FAQ About Super Bowl Baked Chicken Wing Platter
After years of making these wings for every big game, I’ve heard every question in the book! Here are the answers to what folks ask me most:
Can I use frozen wings for this recipe?
Absolutely! Just thaw them completely in the fridge overnight first – and pat them extra dry. Frozen wings release more moisture, so you might need an extra sprinkle of baking powder to get that perfect crispiness. I’ve done this in a pinch when my grocery store ran out of fresh wings!
How do I store leftovers (if there are any)?
Ha! Good one – leftovers are rare in my house. But if you’re lucky enough to have some, toss them in an airtight container in the fridge for up to 3 days. To reheat, pop them back in a 400°F oven for 10 minutes to crisp up again. Microwaving turns them rubbery – trust me, I learned the hard way!
What’s the best dipping sauce for these wings?
My crew goes wild for classic buffalo sauce, but honestly? These wings are so flavorful they don’t need anything! That said, my personal favorite is a quick honey-sriracha mix – just equal parts of each with a squeeze of lime. The sweet heat plays perfectly with the garlic and paprika in the seasoning.
Can I make these ahead for game day?
You bet! I often prep the wings the night before – coat them with the seasoning mix and keep them uncovered in the fridge.
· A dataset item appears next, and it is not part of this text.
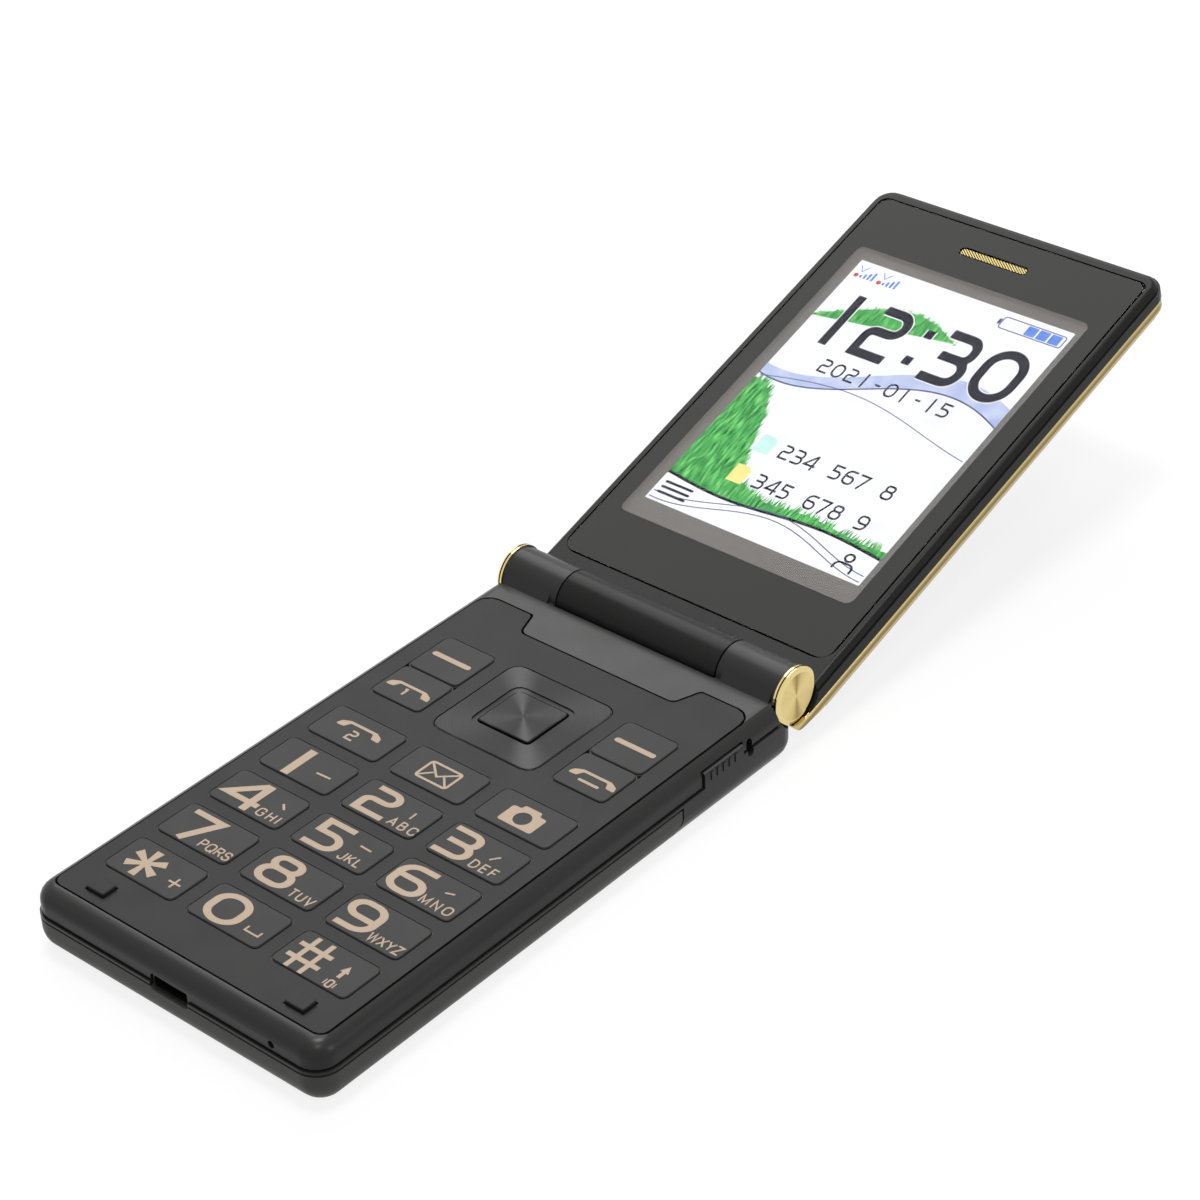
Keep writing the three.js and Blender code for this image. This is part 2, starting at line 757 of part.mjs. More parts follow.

The dry air helps the skin get even crispier when you bake them! Just pull them out while your oven preheats so they’re not ice-cold going in.

Super Bowl Baked Chicken Wing Platter
Ingredients
Equipment
Method
- Preheat your oven to 425°F (220°C). Line a baking sheet with parchment paper.
- Pat the chicken wings dry with paper towels. Place them in a large mixing bowl.
- Add baking powder, salt, black pepper, garlic powder, and paprika to the bowl. Toss until the wings are evenly coated.
- Arrange the wings in a single layer on the prepared baking sheet. Bake for 45 minutes, flipping halfway through, until crispy and golden brown.
- Remove from the oven and let cool slightly before serving.